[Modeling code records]

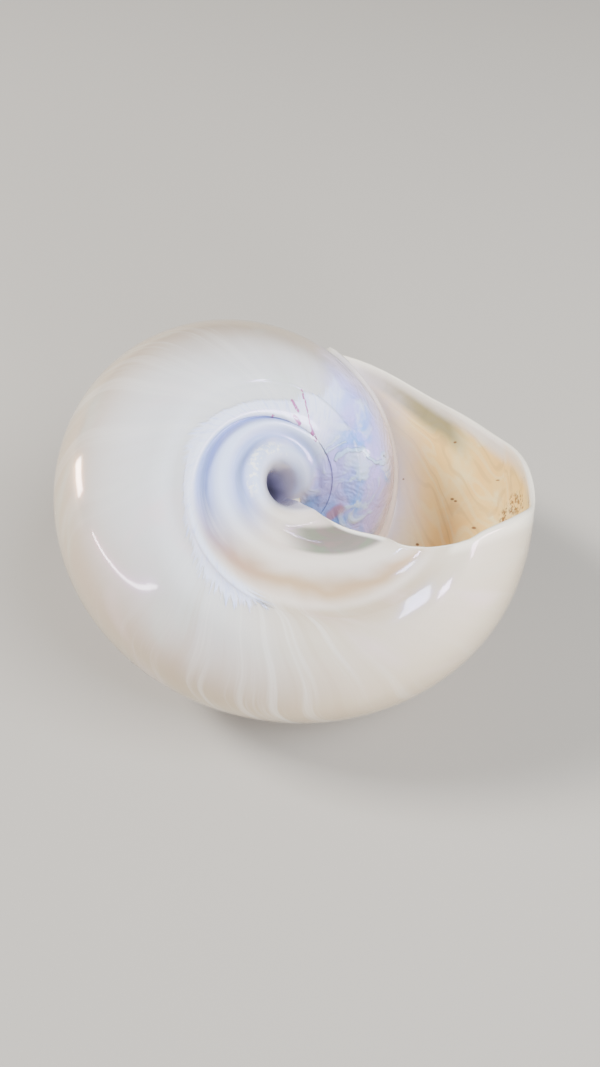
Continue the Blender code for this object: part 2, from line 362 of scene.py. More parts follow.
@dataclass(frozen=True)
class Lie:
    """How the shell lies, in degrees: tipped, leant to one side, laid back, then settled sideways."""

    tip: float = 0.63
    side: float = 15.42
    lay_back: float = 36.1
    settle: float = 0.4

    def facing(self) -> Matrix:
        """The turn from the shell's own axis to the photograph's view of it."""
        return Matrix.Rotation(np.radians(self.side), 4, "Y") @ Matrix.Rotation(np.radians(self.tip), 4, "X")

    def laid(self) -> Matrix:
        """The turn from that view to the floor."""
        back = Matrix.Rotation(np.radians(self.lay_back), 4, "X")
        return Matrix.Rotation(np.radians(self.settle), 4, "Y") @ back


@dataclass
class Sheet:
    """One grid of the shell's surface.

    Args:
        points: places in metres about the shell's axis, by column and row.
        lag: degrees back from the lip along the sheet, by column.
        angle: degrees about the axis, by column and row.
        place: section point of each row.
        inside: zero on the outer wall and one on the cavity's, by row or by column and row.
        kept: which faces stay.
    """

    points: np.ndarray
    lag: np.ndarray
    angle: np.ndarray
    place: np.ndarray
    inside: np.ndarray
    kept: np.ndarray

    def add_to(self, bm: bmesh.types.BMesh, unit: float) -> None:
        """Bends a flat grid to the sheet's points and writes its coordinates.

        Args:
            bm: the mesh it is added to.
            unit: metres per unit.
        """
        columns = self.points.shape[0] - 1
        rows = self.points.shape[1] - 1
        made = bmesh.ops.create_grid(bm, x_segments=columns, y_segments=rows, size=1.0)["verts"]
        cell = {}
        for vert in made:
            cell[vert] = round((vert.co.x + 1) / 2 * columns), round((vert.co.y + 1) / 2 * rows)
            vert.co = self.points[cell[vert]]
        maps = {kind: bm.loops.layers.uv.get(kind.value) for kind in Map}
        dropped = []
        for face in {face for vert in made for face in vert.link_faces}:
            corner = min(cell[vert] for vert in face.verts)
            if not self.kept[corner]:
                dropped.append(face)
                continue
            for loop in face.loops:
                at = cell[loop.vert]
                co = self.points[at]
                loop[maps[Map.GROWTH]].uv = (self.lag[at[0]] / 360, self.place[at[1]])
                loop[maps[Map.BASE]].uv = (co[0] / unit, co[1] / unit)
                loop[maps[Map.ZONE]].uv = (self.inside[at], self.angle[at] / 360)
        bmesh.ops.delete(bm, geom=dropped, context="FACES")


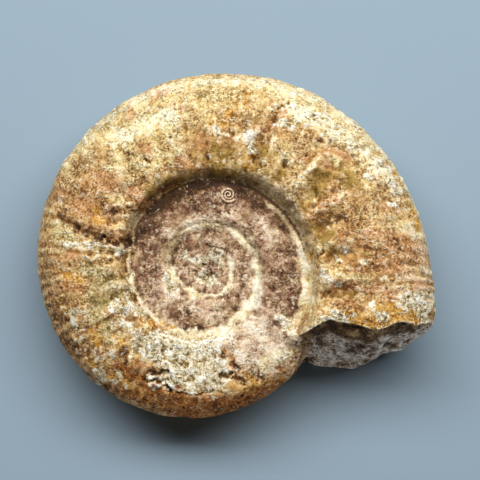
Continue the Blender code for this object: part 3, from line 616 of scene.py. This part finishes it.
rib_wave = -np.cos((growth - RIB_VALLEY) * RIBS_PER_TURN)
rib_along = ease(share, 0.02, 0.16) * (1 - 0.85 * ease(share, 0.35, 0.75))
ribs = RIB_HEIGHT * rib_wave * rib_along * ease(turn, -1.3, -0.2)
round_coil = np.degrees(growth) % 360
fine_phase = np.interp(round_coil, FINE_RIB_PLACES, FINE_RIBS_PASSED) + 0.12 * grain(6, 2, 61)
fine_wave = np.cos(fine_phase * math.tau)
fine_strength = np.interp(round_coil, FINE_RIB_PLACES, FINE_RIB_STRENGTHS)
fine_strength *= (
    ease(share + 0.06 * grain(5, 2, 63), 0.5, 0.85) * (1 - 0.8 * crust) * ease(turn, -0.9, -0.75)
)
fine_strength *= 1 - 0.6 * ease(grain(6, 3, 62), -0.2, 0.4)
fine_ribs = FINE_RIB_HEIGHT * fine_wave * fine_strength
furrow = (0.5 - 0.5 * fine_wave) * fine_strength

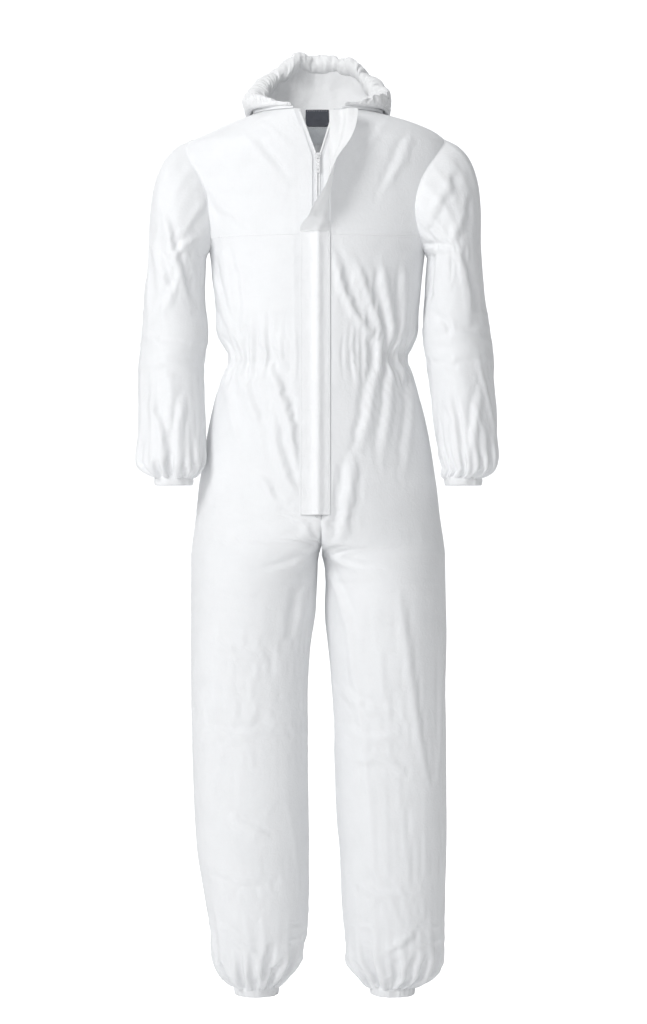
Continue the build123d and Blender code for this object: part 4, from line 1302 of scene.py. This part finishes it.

• **Set task**
Print the material above verbatim, first line through the line containing "settle: float = 0.4", both included.

• **Finished exercise**
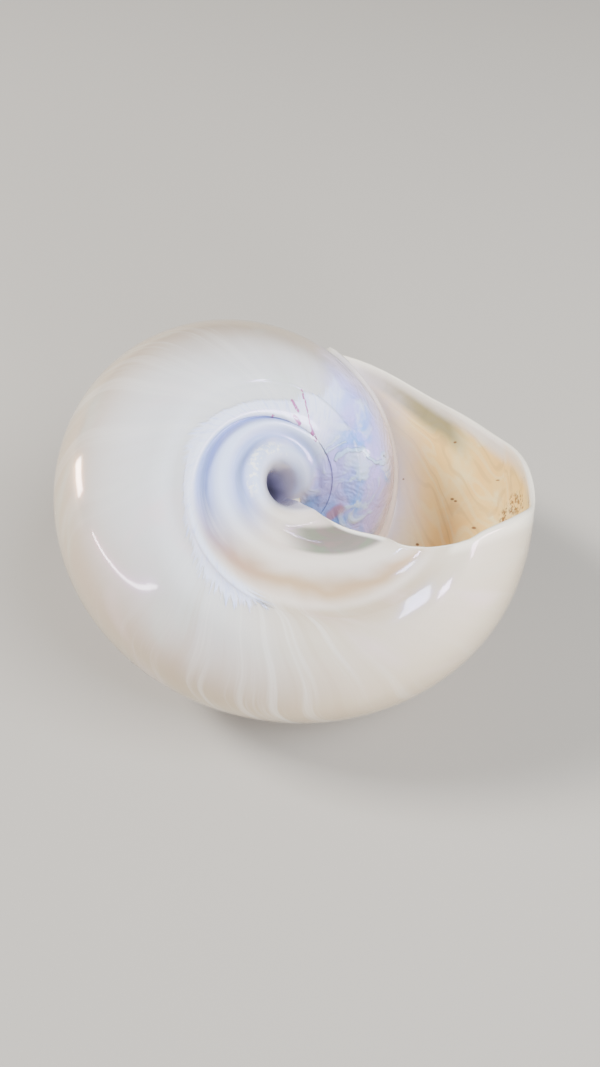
Continue the Blender code for this object: part 2, from line 362 of scene.py. More parts follow.
@dataclass(frozen=True)
class Lie:
    """How the shell lies, in degrees: tipped, leant to one side, laid back, then settled sideways."""

    tip: float = 0.63
    side: float = 15.42
    lay_back: float = 36.1
    settle: float = 0.4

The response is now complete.